Median 60-90 days for managed multilingual deployments. Top quartile see ROI in 14-30 days; bottom quartile take 6-12 months or never. The variables that compress the timeline: prior product-market fit in source language, native-language paid traffic at launch, trust signals localised alongside product pages. Brands translating product pages only and leaving checkout in English take 4x longer.
Which is more important — translation quality or hreflang?
Both matter, but hreflang is binary while quality is continuous. Bad hreflang prevents Google from surfacing translated pages at all. Once hreflang is correct, translation quality determines conversion rate. The right priority: get hreflang right first, then optimise quality. Our managed service handles both as a unit because separating them is where most DIY projects fail.
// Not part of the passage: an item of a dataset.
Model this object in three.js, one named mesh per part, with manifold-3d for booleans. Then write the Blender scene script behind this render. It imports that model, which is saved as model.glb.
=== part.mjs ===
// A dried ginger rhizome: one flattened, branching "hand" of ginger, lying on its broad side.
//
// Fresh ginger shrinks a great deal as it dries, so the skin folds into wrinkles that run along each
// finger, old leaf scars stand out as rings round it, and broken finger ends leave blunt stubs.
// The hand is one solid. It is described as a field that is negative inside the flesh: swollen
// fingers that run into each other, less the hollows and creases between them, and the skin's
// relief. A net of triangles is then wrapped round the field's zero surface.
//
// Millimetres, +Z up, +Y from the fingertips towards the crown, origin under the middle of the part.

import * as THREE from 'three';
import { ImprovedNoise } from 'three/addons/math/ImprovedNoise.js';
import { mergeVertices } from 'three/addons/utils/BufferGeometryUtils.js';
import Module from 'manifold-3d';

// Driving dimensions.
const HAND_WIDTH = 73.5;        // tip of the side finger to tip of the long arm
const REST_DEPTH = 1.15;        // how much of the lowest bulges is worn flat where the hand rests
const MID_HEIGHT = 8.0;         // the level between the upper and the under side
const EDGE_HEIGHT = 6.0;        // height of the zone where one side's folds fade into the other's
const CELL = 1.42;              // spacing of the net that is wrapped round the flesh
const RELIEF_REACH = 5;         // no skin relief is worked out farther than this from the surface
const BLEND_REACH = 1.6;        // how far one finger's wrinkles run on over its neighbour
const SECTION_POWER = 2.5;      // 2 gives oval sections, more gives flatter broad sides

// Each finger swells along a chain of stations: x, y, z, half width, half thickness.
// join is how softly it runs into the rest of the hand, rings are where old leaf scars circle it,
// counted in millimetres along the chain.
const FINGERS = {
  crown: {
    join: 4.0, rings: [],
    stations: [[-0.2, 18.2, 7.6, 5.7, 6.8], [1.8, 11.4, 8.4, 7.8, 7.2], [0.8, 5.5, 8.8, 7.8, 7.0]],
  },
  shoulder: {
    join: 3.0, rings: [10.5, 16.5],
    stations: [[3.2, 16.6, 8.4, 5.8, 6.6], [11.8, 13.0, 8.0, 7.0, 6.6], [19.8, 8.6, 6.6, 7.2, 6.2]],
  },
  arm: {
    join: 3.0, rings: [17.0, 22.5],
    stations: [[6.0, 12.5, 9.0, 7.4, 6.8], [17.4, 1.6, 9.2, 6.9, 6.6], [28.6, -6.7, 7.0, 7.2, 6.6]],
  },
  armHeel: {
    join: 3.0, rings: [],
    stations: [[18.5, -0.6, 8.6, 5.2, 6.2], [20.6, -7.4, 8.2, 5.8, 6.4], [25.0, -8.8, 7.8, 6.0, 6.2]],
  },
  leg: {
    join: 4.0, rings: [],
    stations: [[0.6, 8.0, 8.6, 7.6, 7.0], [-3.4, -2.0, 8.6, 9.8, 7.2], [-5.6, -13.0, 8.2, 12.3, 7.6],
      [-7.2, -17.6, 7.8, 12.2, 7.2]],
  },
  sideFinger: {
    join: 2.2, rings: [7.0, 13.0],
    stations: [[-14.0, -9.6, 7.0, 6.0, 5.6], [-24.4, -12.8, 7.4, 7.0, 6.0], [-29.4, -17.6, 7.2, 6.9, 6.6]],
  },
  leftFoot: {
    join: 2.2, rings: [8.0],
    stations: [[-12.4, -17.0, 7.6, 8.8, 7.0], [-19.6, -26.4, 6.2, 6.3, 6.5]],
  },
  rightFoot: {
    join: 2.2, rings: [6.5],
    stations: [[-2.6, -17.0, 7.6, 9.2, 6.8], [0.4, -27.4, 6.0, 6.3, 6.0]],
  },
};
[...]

What if I only have 5 pages to translate?
Then activation cost is low and the question is mostly deployment correctness. Our Starter tier at £497 covers 5 pages, 25 posts, 10 products in one language with full hreflang and native review. For brands with tight budget, the translate website free post walks through DIY options under £100. The minimum viable translated site is 5 pages: home, about, top product, checkout, returns.
Should I translate my blog posts?
Yes if they drive organic traffic, no if they don't. Run a Google Search Console scan to identify your top 20 traffic-driving posts. Posts under 100 monthly organic visits won't drive traffic in target languages. Our Growth tier covers 100 posts. For SaaS brands with 500+ posts, the Scale tier at £1,997 covers 200 posts.
How do I know if my brand voice translates?
Ask a native speaker to read your top 3 English pages and describe your brand in their own words — if it matches your positioning, your voice translates. Count cultural-specific references in hero copy. More than 2 means your voice is tied to American culture and will need rewriting.